El sector ambiental ha recibido con optimismo la adopción de la Agenda 2030 como compromiso de Estado, y ha participado de manera activa en la integración de la Estrategia Nacional para su puesta en marcha en el ámbito nacional. Sin duda, tendrá implicaciones significativas en la forma de planear y diseñar la política ambiental, pues se ha puesto el énfasis en la necesidad de que las variables ambientales se conviertan en un elemento fundamental del desarrollo social y económico.
Sin embargo, queda mucho camino por recorrer en el proceso de apropiación de la Agenda 2030, pues, como era de esperarse, también se han generado resistencias que -en su mayoría- son reacciones inerciales frente a un nuevo planteamiento del proceso de toma de decisiones, ahora más horizontal, multi-actor y transversal. La vieja guardia burocrática tendrá que abrir puertas y encontrar canales de diálogo con otros sectores, incluso con aquellos con los que tradicionalmente encuentran posiciones antagónicas.

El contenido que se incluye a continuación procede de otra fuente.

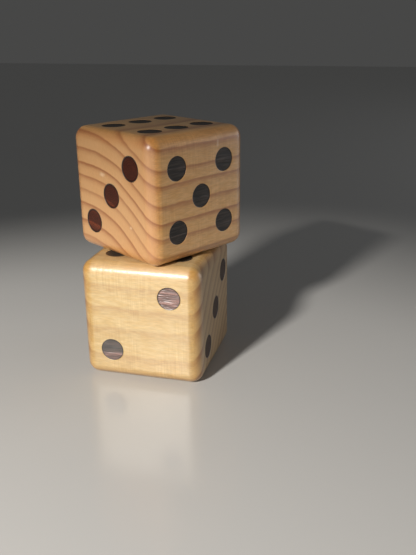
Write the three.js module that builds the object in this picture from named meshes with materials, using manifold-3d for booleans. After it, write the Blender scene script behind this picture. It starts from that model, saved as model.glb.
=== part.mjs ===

Específicamente, se abre la oportunidad de que presupuestariamente el sector ambiental sea considerado de manera prioritaria en la asignación del gasto público, ya no como un acto de mera voluntad política, sino como una condición sine qua non para la estrategia de desarrollo nacional sostenible.
Ante un panorama de crecimiento de la población mundial acelerado (las proyecciones a 2050 indican que habrá 9,700 millones de personas en el mundo, de mantenerse las tasas de crecimiento), sumado a la subsistencia de un modelo económico Business As Usual, en el que se prioriza la maximización de las ganancias monetarias por encima de la preservación de los servicios ambientales que proveen los diversos ecosistemas, se prevé un escenario de degradación continua y, por tanto, insostenible.
Hoy como nunca antes, el medio ambiente se convierte en eje rector de la estrategia de subsistencia del planeta, y tendrá que ser el factor de cambio que impulsará las transformaciones en los sistemas económicos y la manera en la que las sociedades se establecen y se desarrollan.